> [Exercise goal] The listing below should be written out exactly; please include all of it.

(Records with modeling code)
┄┄┄┄┄┄┄┄┄┄┄┄┄┄┄┄┄┄┄┄
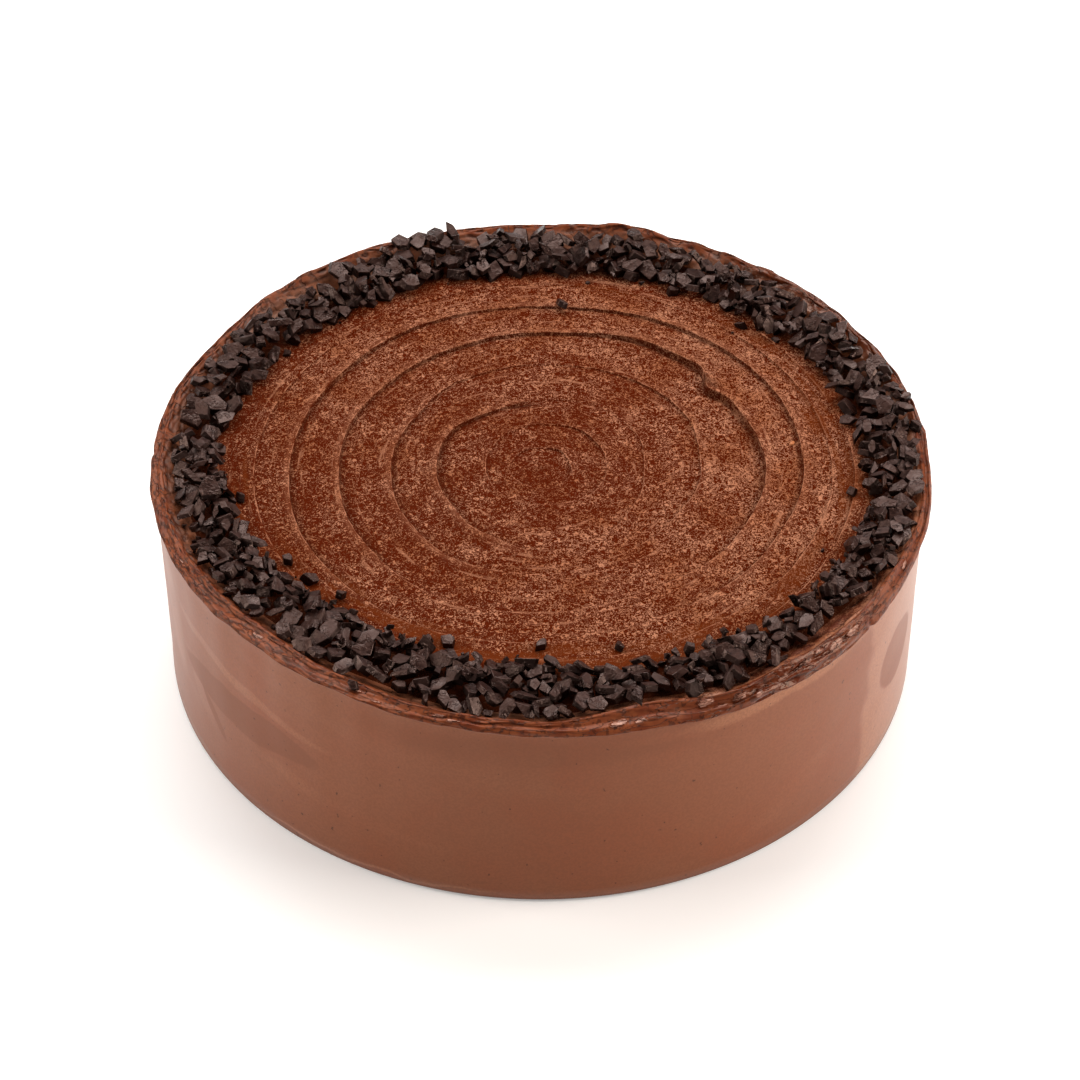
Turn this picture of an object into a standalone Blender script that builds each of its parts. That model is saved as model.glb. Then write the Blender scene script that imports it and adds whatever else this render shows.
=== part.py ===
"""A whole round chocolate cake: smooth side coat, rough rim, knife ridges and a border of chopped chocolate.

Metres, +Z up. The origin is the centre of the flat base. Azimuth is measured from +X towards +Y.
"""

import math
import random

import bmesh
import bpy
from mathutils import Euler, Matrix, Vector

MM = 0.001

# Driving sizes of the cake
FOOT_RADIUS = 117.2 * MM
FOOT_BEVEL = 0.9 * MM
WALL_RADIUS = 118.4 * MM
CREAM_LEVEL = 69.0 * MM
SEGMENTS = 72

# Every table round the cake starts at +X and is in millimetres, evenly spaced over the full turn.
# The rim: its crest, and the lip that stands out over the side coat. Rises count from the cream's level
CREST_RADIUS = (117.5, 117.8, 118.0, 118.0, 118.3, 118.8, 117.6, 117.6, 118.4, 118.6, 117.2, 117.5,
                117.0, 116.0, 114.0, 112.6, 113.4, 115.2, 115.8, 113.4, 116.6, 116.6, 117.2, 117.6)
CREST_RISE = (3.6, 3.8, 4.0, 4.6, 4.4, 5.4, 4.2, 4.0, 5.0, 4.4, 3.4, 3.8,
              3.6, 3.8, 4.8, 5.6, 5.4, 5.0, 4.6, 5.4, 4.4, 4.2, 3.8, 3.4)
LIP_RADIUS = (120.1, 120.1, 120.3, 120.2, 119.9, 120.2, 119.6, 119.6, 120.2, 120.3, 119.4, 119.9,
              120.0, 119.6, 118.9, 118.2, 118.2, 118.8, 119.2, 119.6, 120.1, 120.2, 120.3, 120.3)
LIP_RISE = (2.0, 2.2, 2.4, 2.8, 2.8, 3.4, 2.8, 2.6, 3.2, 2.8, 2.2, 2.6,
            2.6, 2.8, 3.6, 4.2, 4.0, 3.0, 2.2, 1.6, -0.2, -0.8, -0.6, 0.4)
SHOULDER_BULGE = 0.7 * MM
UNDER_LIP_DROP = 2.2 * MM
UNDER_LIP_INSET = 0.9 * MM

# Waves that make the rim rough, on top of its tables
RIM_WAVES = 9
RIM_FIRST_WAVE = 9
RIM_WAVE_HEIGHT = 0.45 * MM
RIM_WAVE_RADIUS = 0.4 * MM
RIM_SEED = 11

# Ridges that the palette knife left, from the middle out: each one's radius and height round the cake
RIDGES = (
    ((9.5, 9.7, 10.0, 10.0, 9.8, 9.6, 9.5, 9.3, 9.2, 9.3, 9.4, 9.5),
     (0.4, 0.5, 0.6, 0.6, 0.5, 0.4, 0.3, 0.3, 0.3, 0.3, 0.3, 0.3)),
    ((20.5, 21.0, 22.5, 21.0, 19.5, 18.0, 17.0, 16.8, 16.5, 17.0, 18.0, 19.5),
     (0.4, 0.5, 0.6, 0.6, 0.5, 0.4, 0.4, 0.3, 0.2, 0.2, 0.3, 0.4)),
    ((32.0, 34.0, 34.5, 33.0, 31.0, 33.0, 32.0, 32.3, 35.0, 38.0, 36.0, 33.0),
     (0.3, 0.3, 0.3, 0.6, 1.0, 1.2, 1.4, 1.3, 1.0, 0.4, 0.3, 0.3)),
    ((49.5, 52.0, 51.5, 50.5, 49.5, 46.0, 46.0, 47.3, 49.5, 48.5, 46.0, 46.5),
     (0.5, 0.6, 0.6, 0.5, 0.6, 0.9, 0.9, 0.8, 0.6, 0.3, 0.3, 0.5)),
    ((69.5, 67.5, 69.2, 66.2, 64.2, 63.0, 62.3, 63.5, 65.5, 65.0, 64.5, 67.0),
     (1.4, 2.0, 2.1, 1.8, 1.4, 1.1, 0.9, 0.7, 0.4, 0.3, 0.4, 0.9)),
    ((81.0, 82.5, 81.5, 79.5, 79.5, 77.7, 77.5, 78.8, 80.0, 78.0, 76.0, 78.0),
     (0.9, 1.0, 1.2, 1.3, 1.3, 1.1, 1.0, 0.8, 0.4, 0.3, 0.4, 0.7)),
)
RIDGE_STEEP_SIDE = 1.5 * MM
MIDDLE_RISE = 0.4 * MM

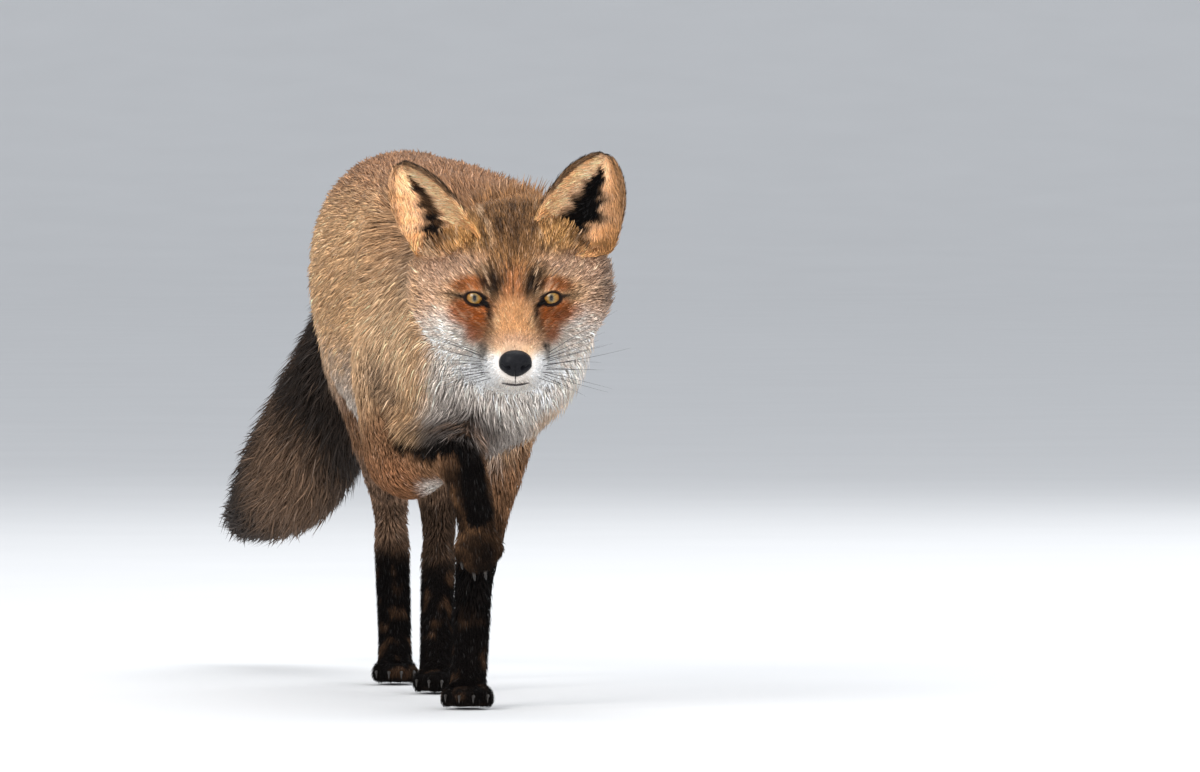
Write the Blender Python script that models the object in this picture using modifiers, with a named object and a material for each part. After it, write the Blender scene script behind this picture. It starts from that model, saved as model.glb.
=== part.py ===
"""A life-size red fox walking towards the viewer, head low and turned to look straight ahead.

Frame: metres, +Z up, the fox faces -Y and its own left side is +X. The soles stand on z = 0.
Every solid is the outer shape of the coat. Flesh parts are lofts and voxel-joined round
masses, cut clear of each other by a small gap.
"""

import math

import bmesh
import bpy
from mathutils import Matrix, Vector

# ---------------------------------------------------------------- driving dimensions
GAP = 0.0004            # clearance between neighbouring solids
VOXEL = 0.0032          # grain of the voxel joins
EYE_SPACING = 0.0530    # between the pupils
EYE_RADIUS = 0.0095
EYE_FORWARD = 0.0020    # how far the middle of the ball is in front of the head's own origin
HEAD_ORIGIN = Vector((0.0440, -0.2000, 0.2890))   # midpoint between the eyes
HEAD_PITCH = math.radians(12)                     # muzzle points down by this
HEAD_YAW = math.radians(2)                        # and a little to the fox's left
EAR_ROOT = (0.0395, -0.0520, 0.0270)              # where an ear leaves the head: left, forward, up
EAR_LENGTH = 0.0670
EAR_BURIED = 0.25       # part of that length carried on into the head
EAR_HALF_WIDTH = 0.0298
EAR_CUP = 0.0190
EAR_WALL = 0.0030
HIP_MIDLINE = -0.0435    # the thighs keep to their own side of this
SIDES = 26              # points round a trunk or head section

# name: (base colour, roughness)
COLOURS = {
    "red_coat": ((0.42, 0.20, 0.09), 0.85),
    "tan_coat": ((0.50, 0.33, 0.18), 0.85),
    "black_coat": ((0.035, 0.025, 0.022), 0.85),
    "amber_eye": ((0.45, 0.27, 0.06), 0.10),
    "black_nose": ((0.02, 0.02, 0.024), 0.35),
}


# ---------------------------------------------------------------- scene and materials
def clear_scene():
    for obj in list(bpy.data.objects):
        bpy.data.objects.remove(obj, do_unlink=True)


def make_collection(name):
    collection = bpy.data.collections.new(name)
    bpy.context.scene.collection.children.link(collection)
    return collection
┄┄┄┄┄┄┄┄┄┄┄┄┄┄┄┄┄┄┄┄
> [Answer to the task]
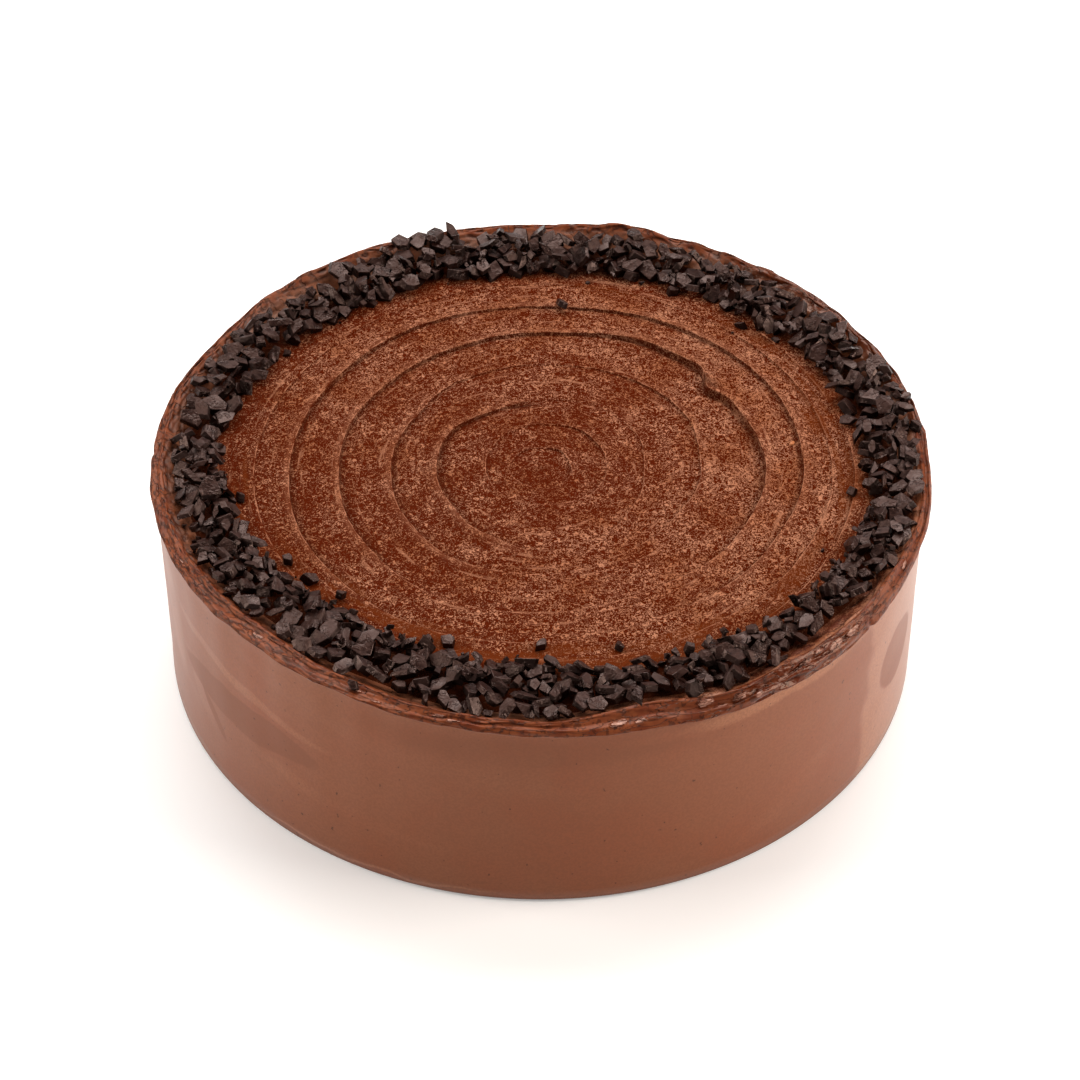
Turn this picture of an object into a standalone Blender script that builds each of its parts. That model is saved as model.glb. Then write the Blender scene script that imports it and adds whatever else this render shows.
=== part.py ===
"""A whole round chocolate cake: smooth side coat, rough rim, knife ridges and a border of chopped chocolate.

Metres, +Z up. The origin is the centre of the flat base. Azimuth is measured from +X towards +Y.
"""

import math
import random

import bmesh
import bpy
from mathutils import Euler, Matrix, Vector

MM = 0.001

# Driving sizes of the cake
FOOT_RADIUS = 117.2 * MM
FOOT_BEVEL = 0.9 * MM
WALL_RADIUS = 118.4 * MM
CREAM_LEVEL = 69.0 * MM
SEGMENTS = 72

# Every table round the cake starts at +X and is in millimetres, evenly spaced over the full turn.
# The rim: its crest, and the lip that stands out over the side coat. Rises count from the cream's level
CREST_RADIUS = (117.5, 117.8, 118.0, 118.0, 118.3, 118.8, 117.6, 117.6, 118.4, 118.6, 117.2, 117.5,
                117.0, 116.0, 114.0, 112.6, 113.4, 115.2, 115.8, 113.4, 116.6, 116.6, 117.2, 117.6)
CREST_RISE = (3.6, 3.8, 4.0, 4.6, 4.4, 5.4, 4.2, 4.0, 5.0, 4.4, 3.4, 3.8,
              3.6, 3.8, 4.8, 5.6, 5.4, 5.0, 4.6, 5.4, 4.4, 4.2, 3.8, 3.4)
LIP_RADIUS = (120.1, 120.1, 120.3, 120.2, 119.9, 120.2, 119.6, 119.6, 120.2, 120.3, 119.4, 119.9,
              120.0, 119.6, 118.9, 118.2, 118.2, 118.8, 119.2, 119.6, 120.1, 120.2, 120.3, 120.3)
LIP_RISE = (2.0, 2.2, 2.4, 2.8, 2.8, 3.4, 2.8, 2.6, 3.2, 2.8, 2.2, 2.6,
            2.6, 2.8, 3.6, 4.2, 4.0, 3.0, 2.2, 1.6, -0.2, -0.8, -0.6, 0.4)
SHOULDER_BULGE = 0.7 * MM
UNDER_LIP_DROP = 2.2 * MM
UNDER_LIP_INSET = 0.9 * MM

# Waves that make the rim rough, on top of its tables
RIM_WAVES = 9
RIM_FIRST_WAVE = 9
RIM_WAVE_HEIGHT = 0.45 * MM
RIM_WAVE_RADIUS = 0.4 * MM
RIM_SEED = 11

# Ridges that the palette knife left, from the middle out: each one's radius and height round the cake
RIDGES = (
    ((9.5, 9.7, 10.0, 10.0, 9.8, 9.6, 9.5, 9.3, 9.2, 9.3, 9.4, 9.5),
     (0.4, 0.5, 0.6, 0.6, 0.5, 0.4, 0.3, 0.3, 0.3, 0.3, 0.3, 0.3)),
    ((20.5, 21.0, 22.5, 21.0, 19.5, 18.0, 17.0, 16.8, 16.5, 17.0, 18.0, 19.5),
     (0.4, 0.5, 0.6, 0.6, 0.5, 0.4, 0.4, 0.3, 0.2, 0.2, 0.3, 0.4)),
    ((32.0, 34.0, 34.5, 33.0, 31.0, 33.0, 32.0, 32.3, 35.0, 38.0, 36.0, 33.0),
     (0.3, 0.3, 0.3, 0.6, 1.0, 1.2, 1.4, 1.3, 1.0, 0.4, 0.3, 0.3)),
    ((49.5, 52.0, 51.5, 50.5, 49.5, 46.0, 46.0, 47.3, 49.5, 48.5, 46.0, 46.5),
     (0.5, 0.6, 0.6, 0.5, 0.6, 0.9, 0.9, 0.8, 0.6, 0.3, 0.3, 0.5)),
    ((69.5, 67.5, 69.2, 66.2, 64.2, 63.0, 62.3, 63.5, 65.5, 65.0, 64.5, 67.0),
     (1.4, 2.0, 2.1, 1.8, 1.4, 1.1, 0.9, 0.7, 0.4, 0.3, 0.4, 0.9)),
    ((81.0, 82.5, 81.5, 79.5, 79.5, 77.7, 77.5, 78.8, 80.0, 78.0, 76.0, 78.0),
     (0.9, 1.0, 1.2, 1.3, 1.3, 1.1, 1.0, 0.8, 0.4, 0.3, 0.4, 0.7)),
)
RIDGE_STEEP_SIDE = 1.5 * MM
MIDDLE_RISE = 0.4 * MM

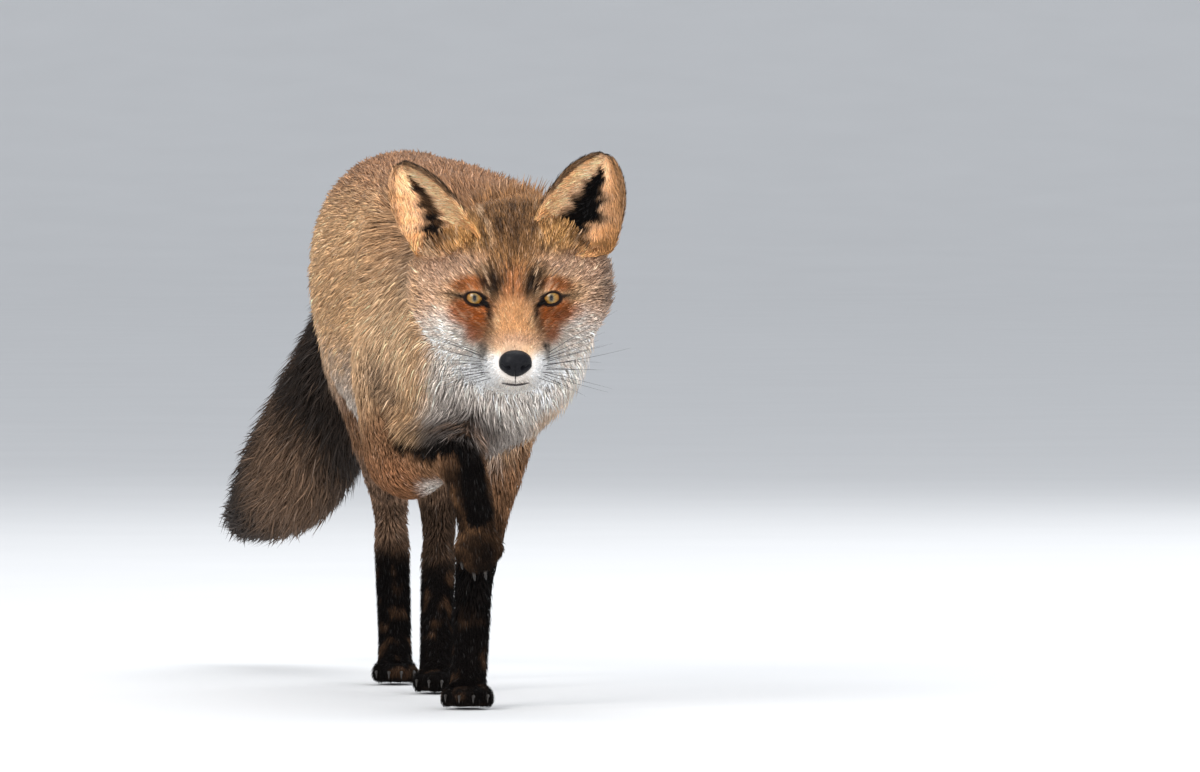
Write the Blender Python script that models the object in this picture using modifiers, with a named object and a material for each part. After it, write the Blender scene script behind this picture. It starts from that model, saved as model.glb.
=== part.py ===
"""A life-size red fox walking towards the viewer, head low and turned to look straight ahead.

Frame: metres, +Z up, the fox faces -Y and its own left side is +X. The soles stand on z = 0.
Every solid is the outer shape of the coat. Flesh parts are lofts and voxel-joined round
masses, cut clear of each other by a small gap.
"""

import math

import bmesh
import bpy
from mathutils import Matrix, Vector

# ---------------------------------------------------------------- driving dimensions
GAP = 0.0004            # clearance between neighbouring solids
VOXEL = 0.0032          # grain of the voxel joins
EYE_SPACING = 0.0530    # between the pupils
EYE_RADIUS = 0.0095
EYE_FORWARD = 0.0020    # how far the middle of the ball is in front of the head's own origin
HEAD_ORIGIN = Vector((0.0440, -0.2000, 0.2890))   # midpoint between the eyes
HEAD_PITCH = math.radians(12)                     # muzzle points down by this
HEAD_YAW = math.radians(2)                        # and a little to the fox's left
EAR_ROOT = (0.0395, -0.0520, 0.0270)              # where an ear leaves the head: left, forward, up
EAR_LENGTH = 0.0670
EAR_BURIED = 0.25       # part of that length carried on into the head
EAR_HALF_WIDTH = 0.0298
EAR_CUP = 0.0190
EAR_WALL = 0.0030
HIP_MIDLINE = -0.0435    # the thighs keep to their own side of this
SIDES = 26              # points round a trunk or head section

# name: (base colour, roughness)
COLOURS = {
    "red_coat": ((0.42, 0.20, 0.09), 0.85),
    "tan_coat": ((0.50, 0.33, 0.18), 0.85),
    "black_coat": ((0.035, 0.025, 0.022), 0.85),
    "amber_eye": ((0.45, 0.27, 0.06), 0.10),
    "black_nose": ((0.02, 0.02, 0.024), 0.35),
}


# ---------------------------------------------------------------- scene and materials
def clear_scene():
    for obj in list(bpy.data.objects):
        bpy.data.objects.remove(obj, do_unlink=True)


def make_collection(name):
    collection = bpy.data.collections.new(name)
    bpy.context.scene.collection.children.link(collection)
    return collection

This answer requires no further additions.